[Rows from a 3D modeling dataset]
+ + + + + + +
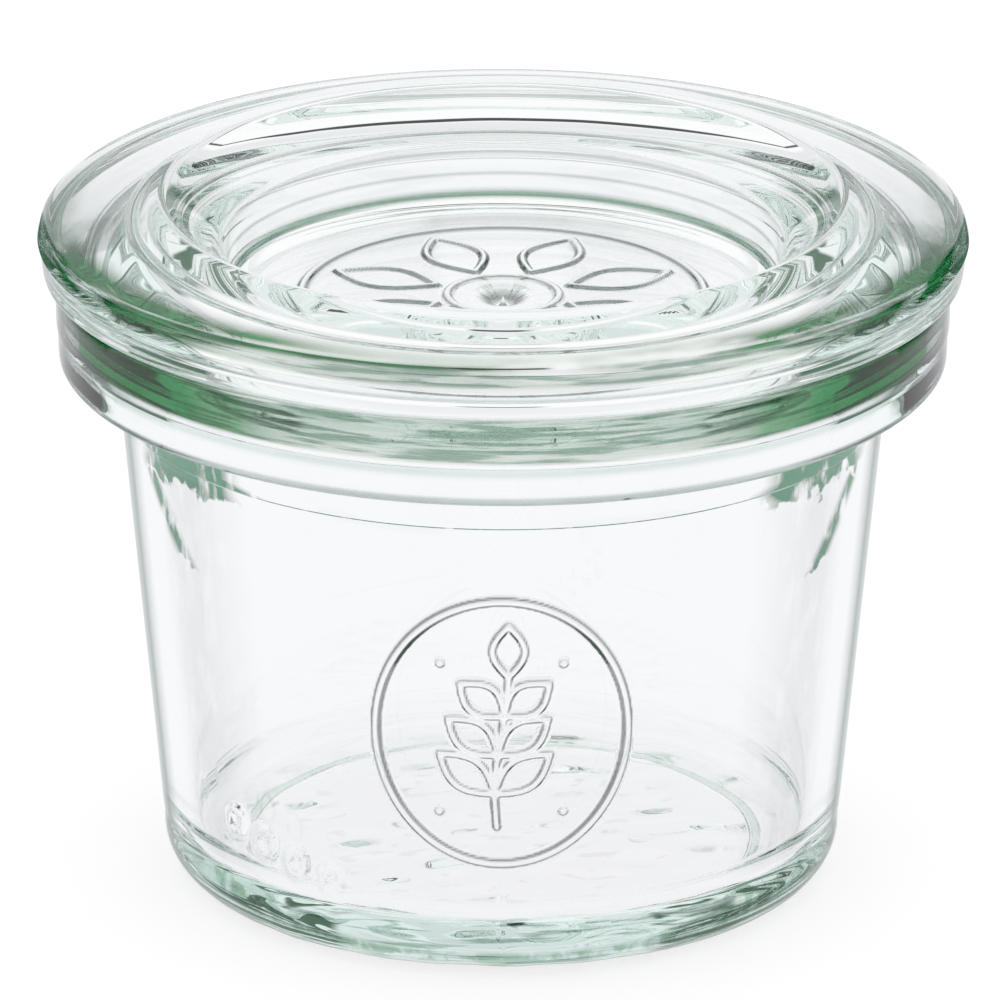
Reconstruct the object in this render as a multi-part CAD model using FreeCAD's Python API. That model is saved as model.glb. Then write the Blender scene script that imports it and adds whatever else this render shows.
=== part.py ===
import FreeCAD, Part
import math
import os

# Small pressed-glass canning jar with its loose glass lid, standing upright.
# Millimetres, +Z up.  The origin is the centre of the ring that the jar stands on.
# Two separate pieces of glass: the jar, and the lid that rests on the jar's rim.
# Every piece is a profile of radius and height, turned about the Z axis.

# ---- driving dimensions: jar ----
JAR_HEIGHT = 47.7           # rim face above the table
HEEL_RADIUS = 25.6          # outside, where the heel band ends and the wall starts
HEEL_HEIGHT = 5.0           # height of the heel line
HEEL_ROUND = 3.6            # rounding between the heel band and the underside
WALL_DRAFT = 0.0965         # growth of the outside radius for each mm of height
MOULD_STEP = 0.12           # small step at each mould line
NECK_LINE_DROP = 10.5       # mould line of the neck, below the rim face
FLANGE_DEPTH = 7.1          # from the rim face down to the flange's underside
FLANGE_OVERHANG = 4.42      # the flange's edge at the rim face stands out past the neck
NECK_RADIUS = (HEEL_RADIUS + 2 * MOULD_STEP
               + WALL_DRAFT * (JAR_HEIGHT - FLANGE_DEPTH - HEEL_HEIGHT))
FLANGE_RADIUS = NECK_RADIUS + FLANGE_OVERHANG   # outside of the flange at the rim face
FLANGE_LINE_DROP = 4.0      # mould line round the flange, below the rim face
FLANGE_DRAFT = 0.02         # shrinking of the flange's radius for each mm down
FLANGE_ROUND = 0.7          # rounding of the flange's outer edges
NECK_FILLET = 0.8           # hollow under the flange
MOUTH_RADIUS = 26.2         # inside, at the rim face
MOUTH_ROUND = 0.8           # rounding of the mouth's edge
BORE_DRAFT = 0.075          # shrinking of the inside radius for each mm down
BASE_THICKNESS = 4.0        # glass under the inner floor
BORE_FILLET = 2.8           # rounding between the inner wall and the inner floor
PUSH_UP = 0.8               # rise of the underside inside the standing ring
STANDING_RING_WIDTH = 2.2   # flat width of the ring that touches the table

# ---- driving dimensions: lid ----
LID_OVERHANG = 1.3          # the lid's widest place stands out past the flange
LID_RADIUS = FLANGE_RADIUS + LID_OVERHANG       # at the lid's mould line
LID_SIDE_HEIGHT = 2.5       # from the seat up to the mould line
LID_SIDE_DRAFT = 0.12       # shrinking of the radius for each mm below the mould line
LID_SHOULDER_HEIGHT = 1.4   # from the mould line up to the shoulder's corner
LID_SHOULDER_INSET = 0.35   # the shoulder's corner lies this far inside LID_RADIUS
LID_SHOULDER_ROUND = 1.1    # rounding of the shoulder
LID_SEAT_ROUND = 0.3        # rounding of the lid's lower outer edge
CREST_HEIGHT = 5.7          # height of the ring's crest above the seat
CREST_ROUND = 0.9           # rounding of the crest
LEDGE_DROP = 3.5            # from the crest down to the foot of its inner slope
LEDGE_ROUND = 0.8           # rounding of the foot of the slope
RECESS_DEPTH = 8.1          # from the crest down to the recess's floor
RECESS_DRAFT = 0.2          # shrinking of the recess's radius for each mm down
RECESS_FILLET = 2.0         # rounding between the recess's wall and its floor
RECESS_FLOOR = 3.0          # glass under the recess
PLUG_CLEARANCE = 0.8        # gap all round between the lid's plug and the mouth
PLUG_DRAFT = 0.1            # shrinking of the plug's radius for each mm down
PLUG_ROUND = 1.2            # rounding of the plug's lower edge
PLUG_FILLET = 0.5           # hollow between the plug and the seat
PLUG_WALL = 4.2             # glass between the plug's outside and the foot of the slope
CREST_SLOPE = 4.4           # width of the slope from that foot out to the crest
LEDGE_RADIUS = MOUTH_RADIUS - PLUG_CLEARANCE - PLUG_WALL    # foot of the crest's inner slope
CREST_RADIUS = LEDGE_RADIUS + CREST_SLOPE       # the ring's highest circle


def turned(corners):
    """Solid of revolution about Z of a closed outline.

    corners is a list of (radius, height, rounding).  Each corner with a
    rounding above zero becomes an arc tangent to its two sides.
    """
    def point(radius, height):
        return FreeCAD.Vector(radius, 0, height)

    def corner_arc(before, corner, after):
        """Start, middle and end of the arc that rounds one corner."""
        here = point(corner[0], corner[1])
        back = (point(before[0], before[1]) - here).normalize()
        onward = (point(after[0], after[1]) - here).normalize()
        half_angle = back.getAngle(onward) / 2
        reach = corner[2] / math.tan(half_angle)
        to_centre = (back + onward).normalize()
        depth = corner[2] / math.sin(half_angle) - corner[2]
        return (here + back * reach, here + to_centre * depth, here + onward * reach)

    edges = []
    first_point = None
    last_point = None
    count = len(corners)
    for index in range(count):
        corner = corners[index]
        if corner[2] > 0:
            start, middle, end = corner_arc(corners[index - 1], corner,
                                            corners[(index + 1) % count])
        else:
            start = point(corner[0], corner[1])
            end = start
        if last_point is not None:
            edges.append(Part.makeLine(last_point, start))
        if corner[2] > 0:
            edges.append(Part.Arc(start, middle, end).toShape())
        if first_point is None:
            first_point = start
        last_point = end
    edges.append(Part.makeLine(last_point, first_point))
    face = Part.Face(Part.Wire(edges))
    return face.revolve(FreeCAD.Vector(0, 0, 0), FreeCAD.Vector(0, 0, 1), 360)


def jar():
    """The jar: drafted cup with a thick base, a rounded heel and a wide flange."""
    neck_line = JAR_HEIGHT - NECK_LINE_DROP
    flange_line = JAR_HEIGHT - FLANGE_LINE_DROP
    flange_bottom = JAR_HEIGHT - FLANGE_DEPTH

    def wall(height):
        return HEEL_RADIUS + MOULD_STEP + WALL_DRAFT * (height - HEEL_HEIGHT)

    def neck(height):
        return wall(height) + MOULD_STEP

    def flange(height):
        return FLANGE_RADIUS - FLANGE_DRAFT * (JAR_HEIGHT - height)

    def bore(height):
        return MOUTH_RADIUS - BORE_DRAFT * (JAR_HEIGHT - height)

    standing_outer = HEEL_RADIUS - HEEL_ROUND
    standing_inner = standing_outer - STANDING_RING_WIDTH
    return turned([
        (0, PUSH_UP, 0),
        (standing_inner - PUSH_UP, PUSH_UP, PUSH_UP),
        (standing_inner, 0, PUSH_UP / 2),
        (HEEL_RADIUS, 0, HEEL_ROUND),
        (HEEL_RADIUS, HEEL_HEIGHT, 0),
        (wall(HEEL_HEIGHT), HEEL_HEIGHT + MOULD_STEP, 0),
        (wall(neck_line), neck_line, 0),
        (neck(neck_line), neck_line + MOULD_STEP, 0),
        (neck(flange_bottom), flange_bottom, NECK_FILLET),
        (flange(flange_bottom) - MOULD_STEP, flange_bottom, FLANGE_ROUND),
        (flange(flange_line) - MOULD_STEP, flange_line - MOULD_STEP, 0),
        (flange(flange_line), flange_line, 0),
        (FLANGE_RADIUS, JAR_HEIGHT, FLANGE_ROUND),
        (MOUTH_RADIUS, JAR_HEIGHT, MOUTH_ROUND),
        (bore(BASE_THICKNESS), BASE_THICKNESS, BORE_FILLET),
        (0, BASE_THICKNESS, 0),
    ])


def lid():
    """The lid: broad ring with a deep stacking recess and a plug for the mouth."""
    seat = JAR_HEIGHT
    mould_line = seat + LID_SIDE_HEIGHT
    shoulder = mould_line + LID_SHOULDER_HEIGHT
    crest = seat + CREST_HEIGHT
    ledge = crest - LEDGE_DROP
    recess_floor = crest - RECESS_DEPTH
    plug_bottom = recess_floor - RECESS_FLOOR
    seat_radius = LID_RADIUS - MOULD_STEP - LID_SIDE_DRAFT * LID_SIDE_HEIGHT
    recess_radius = LEDGE_RADIUS - RECESS_DRAFT * (ledge - recess_floor)

    def plug(height):
        return MOUTH_RADIUS - PLUG_CLEARANCE - PLUG_DRAFT * (seat - height)

    return turned([
        (0, recess_floor, 0),
        (0, plug_bottom, 0),
        (plug(plug_bottom), plug_bottom, PLUG_ROUND),
        (plug(seat), seat, PLUG_FILLET),
        (seat_radius, seat, LID_SEAT_ROUND),
        (LID_RADIUS - MOULD_STEP, mould_line - MOULD_STEP, 0),
        (LID_RADIUS, mould_line, 0),
        (LID_RADIUS - LID_SHOULDER_INSET, shoulder, LID_SHOULDER_ROUND),
        (CREST_RADIUS, crest, CREST_ROUND),
        (LEDGE_RADIUS, ledge, LEDGE_ROUND),
        (recess_radius, recess_floor, RECESS_FILLET),
    ])


def main():
    os.makedirs("parts", exist_ok=True)
    pieces = {"jar": jar(), "lid": lid()}
    for name, shape in pieces.items():
        shape.exportStep("parts/" + name + ".step")
        print(name, "valid", shape.isValid(), "solids", len(shape.Solids),
              "volume_cm3", round(shape.Volume / 1000, 2))


main()
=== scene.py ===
import math

import bpy
import numpy as np
from mathutils import Euler, Matrix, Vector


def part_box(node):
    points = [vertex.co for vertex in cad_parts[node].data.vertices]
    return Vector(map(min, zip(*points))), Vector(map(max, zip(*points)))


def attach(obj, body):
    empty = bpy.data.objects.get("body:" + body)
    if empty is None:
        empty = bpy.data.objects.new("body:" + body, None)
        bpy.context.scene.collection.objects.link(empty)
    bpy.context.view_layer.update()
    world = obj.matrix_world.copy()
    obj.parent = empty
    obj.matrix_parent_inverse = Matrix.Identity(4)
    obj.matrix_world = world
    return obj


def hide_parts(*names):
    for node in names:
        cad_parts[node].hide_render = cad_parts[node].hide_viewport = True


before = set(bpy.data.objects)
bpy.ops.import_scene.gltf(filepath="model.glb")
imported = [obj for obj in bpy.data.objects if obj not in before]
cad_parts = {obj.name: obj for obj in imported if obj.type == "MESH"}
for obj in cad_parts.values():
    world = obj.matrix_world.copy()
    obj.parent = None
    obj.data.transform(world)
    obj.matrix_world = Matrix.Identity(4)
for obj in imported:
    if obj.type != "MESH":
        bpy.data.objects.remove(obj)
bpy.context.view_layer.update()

MM = 0.001                    # lengths are in millimetres unless a name ends in _M
FRONT = -math.pi / 2          # the jar's front is towards -Y

# ------------------------------------------------------------------ sizes

JAR_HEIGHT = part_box("jar")[1][2] / MM
LID_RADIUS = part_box("lid")[1][0] / MM
LID_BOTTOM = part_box("lid")[0][2] / MM

MOULD_STEP = 0.12             # how far one mould part stands out past the next
MOULD_ROUND = 0.05

HEEL_RADIUS, HEEL_HEIGHT, HEEL_ROUND = 25.6, 5.0, 3.6
WALL_DRAFT, BORE_DRAFT, FLANGE_DRAFT = 0.0965, 0.075, 0.02
NECK_LINE = JAR_HEIGHT - 10.5
FLANGE_BOTTOM = JAR_HEIGHT - 7.1
FLANGE_LINE = JAR_HEIGHT - 4.0
FLANGE_RADIUS = 33.7
MOUTH_RADIUS = 26.2
BASE_THICKNESS, PUSH_UP, STANDING_RING = 4.0, 0.8, 2.2

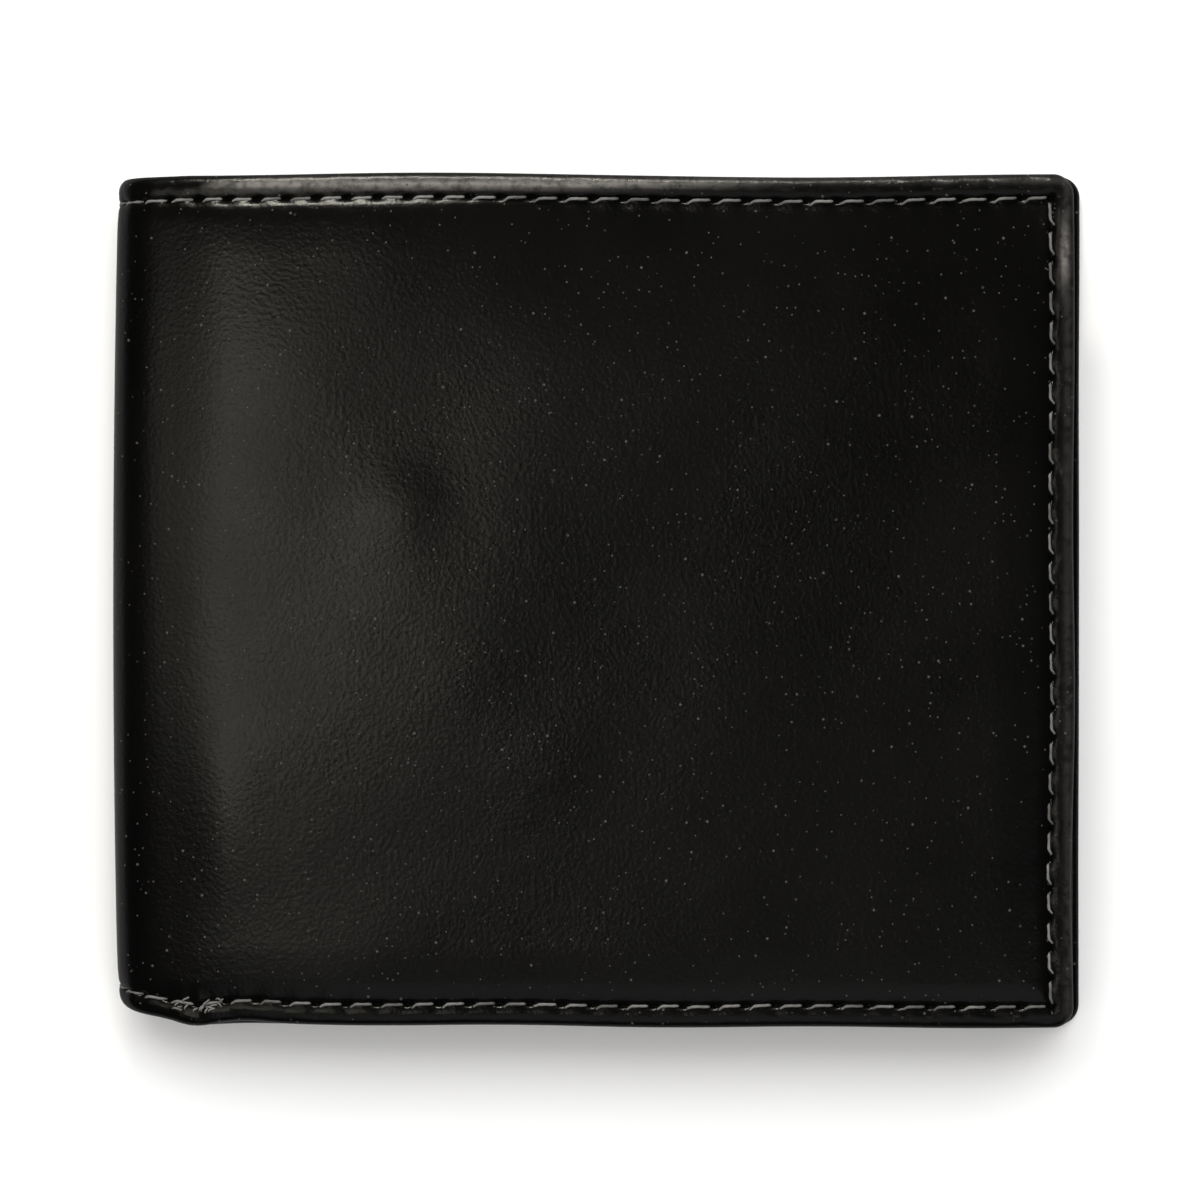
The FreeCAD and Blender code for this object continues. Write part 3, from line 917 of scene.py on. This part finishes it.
def make_wrapped_layer(layer, rises, outer, inner, material, roll):
    """Makes a layer's four pieces, each lying across one hinge, and returns them."""
    middle = in_order([0.0, 0.03] + spaced(0.4, QUARTER - 0.4, 0.4) + [QUARTER - 0.03, QUARTER])
    stands_for = (["back"], ["fold_lower"], ["fold_middle", "fold_upper"], ["front"])
    pieces = []
    for number, ((place, leaf, start), nodes) in enumerate(zip(WRAPPED, stands_for)):
        runs = layer_runs(corner_mm(f"{layer}_{leaf}", 1).x, roll) if start else middle
        piece = wrapped_sheet(f"{layer}_{place}", leaf, runs, rises, outer, inner, material, roll)
        bend(piece, number)
        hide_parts(*(f"{layer}_{node}" for node in nodes))
        pieces.append(piece)
    return pieces


def make_bill_wall():
    """The leather panel between the bill compartment and the card pockets."""
    thick = WALL_DEPTH - LIP_DEPTH - LAYER_GAP

    def outer(run, rise):
        fine = 0.09 * ripple(run, 0.2 * rise, 2.6, 81) + 0.06 * ripple(run, rise, 9, 82)
        return LIP_DEPTH + LAYER_GAP + np.maximum(0, fine) * bell(run, 9.0)

    def inner(run, rise):
        return outer(run, rise) + thick

    make_wrapped_layer("bill_wall", (PANEL_FOOT, WALL_HEAD), outer, inner,
                       INNER_LEATHER, 0.2)


def make_lining():
    """The cloth inside the cover, which lies on the stiffeners and on bare leather in the fold."""
    def outer(run, rise):
        return HIDE + 0.02 + (LINING_DEPTH[0] - HIDE) * smooth(np.abs(run), FLAT - 0.6, FLAT)

    def inner(run, rise):
        return outer(run, rise) + 0.12 + 0.02 * (1 + ripple(run, rise, 5, 91))

    pieces = make_wrapped_layer("lining", (-LINING_HALF, LINING_HALF), outer, inner,
                                LINING_CLOTH, 0.05)


# ---------------------------------------------------------------- pockets

def axis_points(low, high, step, roll, extra=()):
    """Grid lines from low to high, closer together at both rounded edges and at the extra lines."""
    lines = spaced(low, high, step) + [line for line in extra if low < line < high]
    for distance in rounded(roll, 4):
        lines += [low + distance, high - distance]
    return in_order(lines)


def node_extent(node, leaf):
    """A flat node's lowest and highest x, y and depth."""
    low, high = corner_mm(node, 0), corner_mm(node, 1)
    depth = (low.z, high.z) if leaf == "back" else (THICK - high.z, THICK - low.z)
    return (low.x, high.x), (low.y, high.y), depth


def seam_columns(leaf):
    """Grid lines in x that give the needle holes of the foot seam and both upright seams room."""
    lines = [hole - FLAT + FOLD_X + part for hole in seam_holes(leaf) for part in (-0.3, 0, 0.3)]
    for run in (SPINE_SEAM, SEAM_RUN[leaf]):
        lines += [run - FLAT + FOLD_X + part for part in (-0.8, -0.4, -0.2, 0, 0.2, 0.4, 0.8)]
    return lines


def seam_rows():
    """Grid lines in y that give the needle holes of the upright seams and the foot seam room."""
    lines = [SEAM_FOOT + number * SIDE_PITCH + part
             for number in range(SIDE_PITCHES + 1) for part in (-0.3, 0, 0.3)]
    return lines + [SEAM_FOOT + part for part in (-0.8, -0.4, -0.2, 0, 0.2, 0.4, 0.8)]


def pressed_by_seams(leaf):
    """Relief of the inner seams on a leaf's flat leather: their dent and their needle holes."""
    def relief(x, rise):
        run = x - FOLD_X + FLAT
        foot = rise - SEAM_FOOT
        last = seam_holes(leaf)[-1]
        row_phase = (run - last + PITCH / 2) % PITCH - PITCH / 2
        side_phase = (foot + SIDE_PITCH / 2) % SIDE_PITCH - SIDE_PITCH / 2
        total = np.zeros(np.broadcast(x, rise).shape)
        for distance, phase in ((foot, row_phase), (run - SEAM_RUN[leaf], side_phase),
                                (run - SPINE_SEAM, side_phase)):
            dent = 0.10 * bell(distance, 0.4) + 0.08 * bell(distance, 1.3)
            total = np.maximum(total, dent + 0.2 * bell(distance, 0.28) * bell(phase, 0.32))
        return total
    return relief


def slab(leaf, extent, roll, step=2.5, relief=None, lines=((), ()), bow=0.0):
    """Points and faces of a leaf's flat piece with rounded edges.

    relief says how far the inner face is pressed down, and bow how far the upper edge sags.
    """
    across, up, depth = extent
    columns = axis_points(*across, step, roll, lines[0])
    rows = axis_points(*up, step, roll, lines[1])
    x, y = np.meshgrid(columns, rows, indexing="ij")
    edge = np.minimum(np.minimum(x - across[0], across[1] - x), np.minimum(y - up[0], up[1] - y))
    drop = round_over(edge, roll, (depth[1] - depth[0]) / 2)
    outer, inner = depth[0] + drop, depth[1] - drop
    if relief is not None:
        pressed = inner - relief(x, y) * smooth(edge, 0, 2 * roll)
        inner = np.maximum(pressed, outer + 0.02 * smooth(edge, 0, roll))
    middle = 1 - ((2 * x - across[0] - across[1]) / (across[1] - across[0])) ** 2
    shift = bow * np.maximum(middle, 0) * smooth(y, up[1] - 8, up[1])
    return x, y - shift, outer, inner, leaf_place(leaf)


def flat_piece(name, leaf, slabs, material, slot):
    """One object from one or more slabs, which rides on its leaf and stands for the named node."""
    points, faces, start = [], [], 0
    for slab_grid in slabs:
        more_points, more_faces = sheet_mesh(*slab_grid, start)
        points.append(more_points)
        faces.append(more_faces)
        start += len(more_points)
    stuff = {"inner_leather": "leather", "lining_cloth": "cloth", "stiffener": "board"}[slot]
    faces = np.concatenate(faces).tolist()
    piece = new_object(f"{stuff}_{name}", np.concatenate(points), faces, material)
    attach(piece, f"{leaf}_leaf")
    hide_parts(name)
    return piece


def facing_relief(leaf, mouth, seed):
    """Relief of a pocket's face: its seams, the creased line below its mouth and slight waves."""
    dents = pressed_by_seams(leaf)

    def relief(x, y):
        crease = 0.10 * bell(y - mouth + 1.5, 0.2)
        waves = 0.04 * (1 + ripple(x, y, 26, seed)) + 0.015 * ripple(x, 2 * y, 7, seed + 1)
        return dents(x, y) + crease + np.maximum(waves, 0)
    return relief


def make_facings(leaf):
    """The leather faces of the card pockets and the band above them."""
    bows = {"card_facing_lower": 0.35, "card_facing_middle": 0.25,
            "card_facing_top": 0.2, "top_band": 0.0}
    for seed, (layer, bow) in enumerate(bows.items(), 101 if leaf == "back" else 111):
        name = f"{layer}_{leaf}"
        extent = node_extent(name, leaf)
        mouth = extent[1][1]
        crease = [mouth - 1.5 + part for part in (-0.4, -0.2, 0, 0.2, 0.4)]
        lines = (seam_columns(leaf), seam_rows() + crease)
        grid = slab(leaf, extent, 0.22, 1.2, facing_relief(leaf, mouth, seed), lines, bow)
        flat_piece(name, leaf, [grid], INNER_LEATHER, "inner_leather")


def leather_layers(extent, random):
    """A thick edge as thin layers of leather, whose cut sides don't quite line up."""
    across, up, depth = extent
    count = max(1, round((depth[1] - depth[0]) / 0.4))
    step = (depth[1] - depth[0]) / count
    layers = []
    for number in range(count):
        low = depth[0] + number * step
        cut = random.uniform(0, 0.18, 4)
        layers.append(((across[0] + cut[0], across[1] - cut[1]), (up[0] + cut[2], up[1] - cut[3]),
                       (low, low + step - LAYER_GAP)))
    return layers


def slot_levels(leaf):
    """Depths and upper ends of the steps that carry the three card facings."""
    bottom = node_extent(f"slot_backing_{leaf}", leaf)[2][1]
    levels = []
    for layer in ("card_facing_top", "card_facing_middle", "card_facing_lower"):
        up, depth = node_extent(f"{layer}_{leaf}", leaf)[1:]
        levels.append((bottom, depth[0], up[1]))
        bottom = depth[0]
    return levels


def make_edges(leaf):
    """The built-up edges round the slip pocket and the card slots."""
    random = np.random.default_rng(121 if leaf == "back" else 122)
    names = ["slip_edge_lower", "slip_edge_upper", "slip_edge_side"]
    names += ["slot_edge_inner", "slot_edge_outer", "slot_edge_foot"]
    for name in (f"{part}_{leaf}" for part in names):
        across, up, depth = node_extent(name, leaf)
        blocks = [(across, up, depth)]
        if name.startswith("slot_edge"):
            blocks = [(across, (up[0], min(head, up[1])), (low, high))
                      for low, high, head in slot_levels(leaf)]
        layers = [layer for block in blocks for layer in leather_layers(block, random)]
        grids = [slab(leaf, layer, 0.14) for layer in layers]
        flat_piece(name, leaf, grids, INNER_LEATHER, "inner_leather")


def make_pocket_cloths(leaf):
    """The cloth behind the card slots and behind each upper card."""
    rests = {"slot_backing": "slip_edge_side", "pocket_cloth_top": "slot_edge_outer",
             "pocket_cloth_middle": "slot_edge_outer"}
    for seed, (layer, rest) in enumerate(rests.items(), 131):
        name = f"{layer}_{leaf}"
        across, up, depth = node_extent(name, leaf)
        extent = (across, up, (depth[0] + LAYER_GAP / 2, depth[1] - LAYER_GAP / 2))
        grid = slab(leaf, extent, 0.05, relief=lambda x, y: 0.02 * (1 + ripple(x, y, 12, seed)))
        piece = flat_piece(name, leaf, [grid], LINING_CLOTH, "lining_cloth")


def make_stiffener(leaf):
    """The board inside one leaf of the cover."""
    name = f"stiffener_{leaf}"
    across, up, depth = node_extent(name, leaf)
    extent = (across, up, (depth[0] + LAYER_GAP, depth[1] - LAYER_GAP))
    flat_piece(name, leaf, [slab(leaf, extent, 0.1)], BOARD, "stiffener")


# ---------------------------------------------------------------- run

make_camera()
make_lights()
make_world()
make_floor()
make_cover()
make_seam()
make_lining()
make_bill_wall()
for leaf in EDGE:
    make_stiffener(leaf)
    make_edges(leaf)
    make_pocket_cloths(leaf)
    make_facings(leaf)
make_inner_seam()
+ + + + + + +
*Set problem*.
Give back exactly the lines from the beginning of the records through the line containing "# Every piece", and only those.

*Problem solution*.
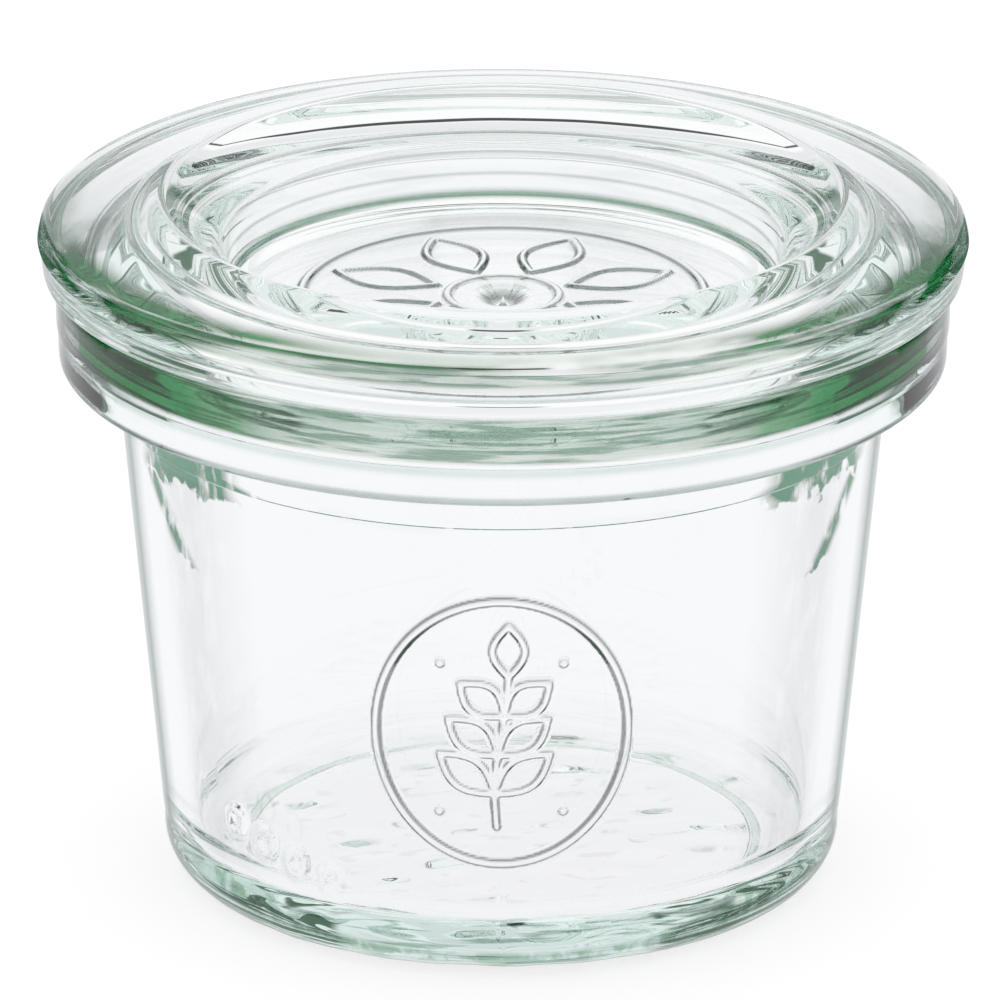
Reconstruct the object in this render as a multi-part CAD model using FreeCAD's Python API. That model is saved as model.glb. Then write the Blender scene script that imports it and adds whatever else this render shows.
=== part.py ===
import FreeCAD, Part
import math
import os

# Small pressed-glass canning jar with its loose glass lid, standing upright.
# Millimetres, +Z up.  The origin is the centre of the ring that the jar stands on.
# Two separate pieces of glass: the jar, and the lid that rests on the jar's rim.
# Every piece is a profile of radius and height, turned about the Z axis.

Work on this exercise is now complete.